About midway through our bowling game, Jake started to get antsy about playing laser tag. So we kind of rushed through our bowling so we could move on to tag. Sophie won; she’s a pretty awesome bowler I’ve got to say.

The laser tag was really fun. The laser tag room is pure dark with a glow-in-the-dark maze and dance music blaring. Though Bun, Kris, and I are full-grown ladies, we were running and screaming and laughing hysterically. Jake, meanwhile, was hiding and sneaking and methodically shooting us. He was so serious. Sophie was raving. I liked shooting her when she was in the middle of a particularly flamboyant dance move. By the end of the game, we were all out breath and so red in the face. My stomach hurt from laughing.

“Well, Jake,” I said, “I can see now why you couldn’t wait to play laser tag. That was awesome.”

Kris wanted to start bowling again right after our laser tag game . . . because we’d rented our lane for two hours and she wanted to get our money’s worth.

Well, Jake didn’t like that. He felt hemmed in. He wanted to be free to run around and explore the game room, etc. He didn’t want to get all caught up in another protracted game of bowling.

“Mommy,” he said, “I might bowl a little out of curiosity, but I’m not going to finish a whole game!”

I loved that. I knew exactly what he meant by “bowling out of curiosity.”

“That’s fine,” I said. “I think that’s a good idea. I’ll just be bowling out of curiosity, too.”

And so we bowled and Bunny and I asked the kids annoying questions about school. Example: We kept asking Jake who his girlfriend was and what she was like.

We got a free bucket of popcorn and pitcher of Sierra Mist with our bowling game. Kris let Jake pour the Sierra Mist into the lightweight Styrofoam cups we were given; she let him pour for everybody because it was his special day. Jake is such an adorable spazz; he tried so hard, but there was Sierra Mist all over the bowling alley by the time he was done. We were all soaking wet. It was great. It just made our stay at the bowling alley more festive, to have Sierra Mist flowing everywhere.

We spent the last part of our day in the game room at the bowling alley. Jake was in a frenzy. He was so excited, and he wanted to play every game, so he was playing really fast, running from game to game and quickly swiping his game card, almost in a panic. I guess he was worried he wouldn’t get to every game, or that we’d make him leave. He was worried he’d be thwarted somehow. And so he ran from game to game, madly swiping.

“Okay,” Kris said to me, watching, rolling her eyes, “so we’re going to play this fast. . . .”

“Remember how he used to be when he was little?” I said.

“Yeah,” Kris said, “I remember once we were at the Fun Station, and he was probably three.
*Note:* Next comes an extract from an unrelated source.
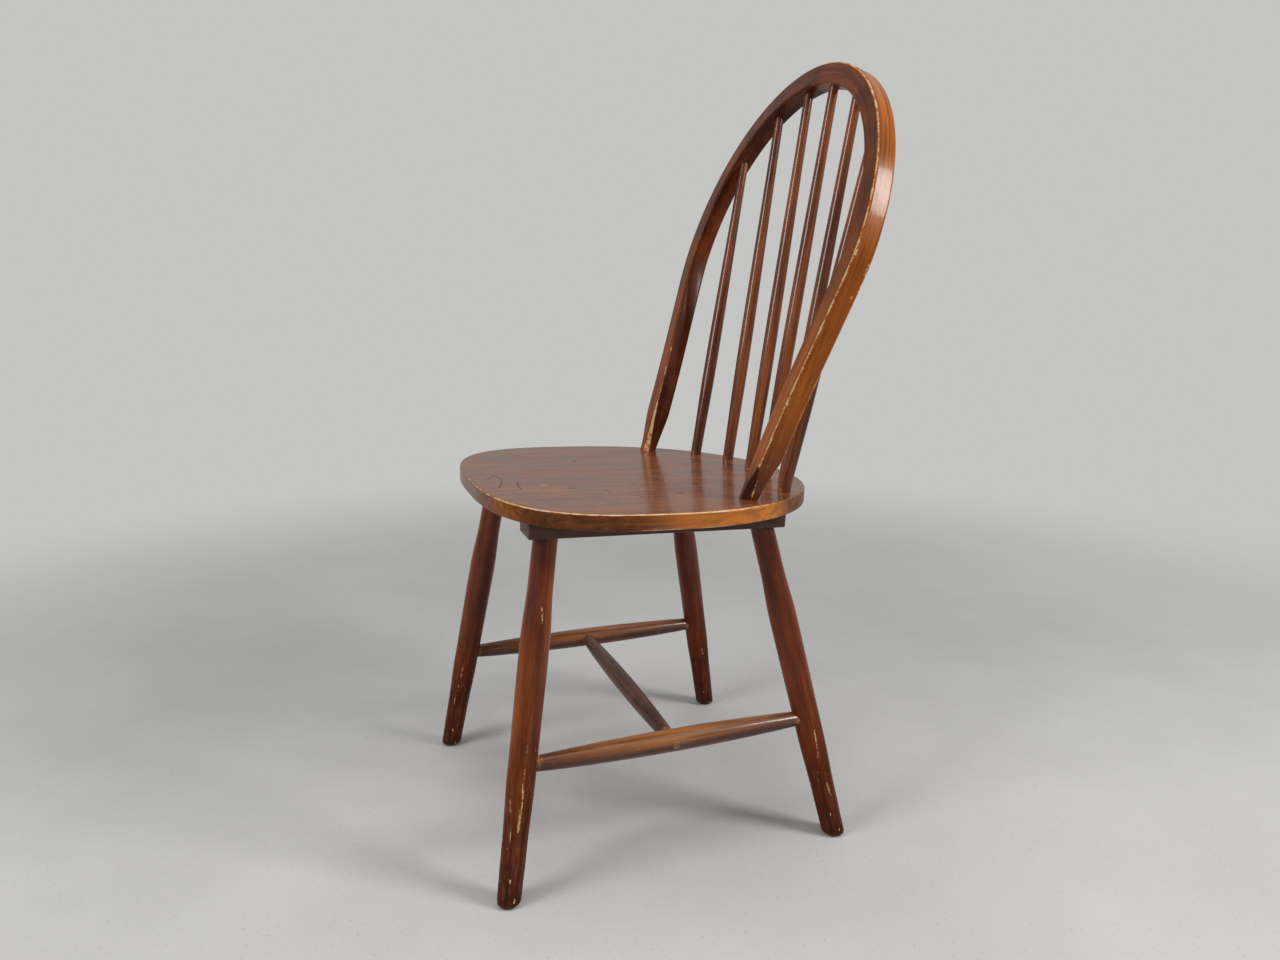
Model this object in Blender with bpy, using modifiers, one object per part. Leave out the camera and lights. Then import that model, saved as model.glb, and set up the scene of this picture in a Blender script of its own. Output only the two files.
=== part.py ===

He was running so the air was parting his bangs down the middle, and he was crying and falling down, trying to get to every machine.”
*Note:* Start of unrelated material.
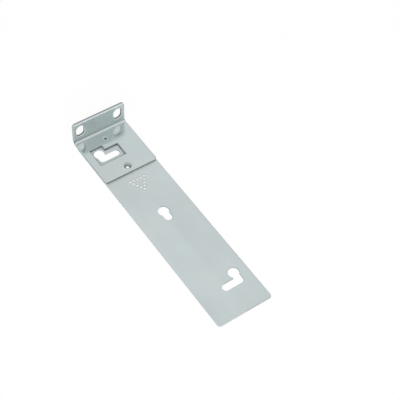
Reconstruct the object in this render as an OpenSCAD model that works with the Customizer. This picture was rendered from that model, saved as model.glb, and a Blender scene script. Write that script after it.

“He couldn’t handle it,” I said.

“He couldn’t handle it.”

I felt sorry for Jake that he didn’t trust us, that he thought we’d make him leave. I felt sorry for him that he couldn’t just relax and play. He and Sophie played skeeball, Dance, Dance Revolution, and Jumpin’ Jackpot. And then they counted up all the tickets they had won and traded them in for prizes. They got several plastic spider rings. Jake also chose a glow stick and a Chinese finger trap.

Kris muttered to me, “Oh, boy, a Chinese finger trap. This ought to be interesting.”

Jake kept getting stuck in the finger trap. I mean, absolutely stuck, to the point of panic. He couldn’t do anything because he was trapped. At one point, he ran up to Kris, completely stuck. “Mommy,” he cried, “get me out! I’ve still got 30 cents on my game card! I want to put it in the candy machine!”

I loved the way he was yelling at Kris—like she was the dumb one and not him, who was stuck in his own Chinese finger trap.

It was just so funny to look across the room every once in a while. You’d see Sophie playing with her spider rings and Jake stuck in the finger trap . . . again.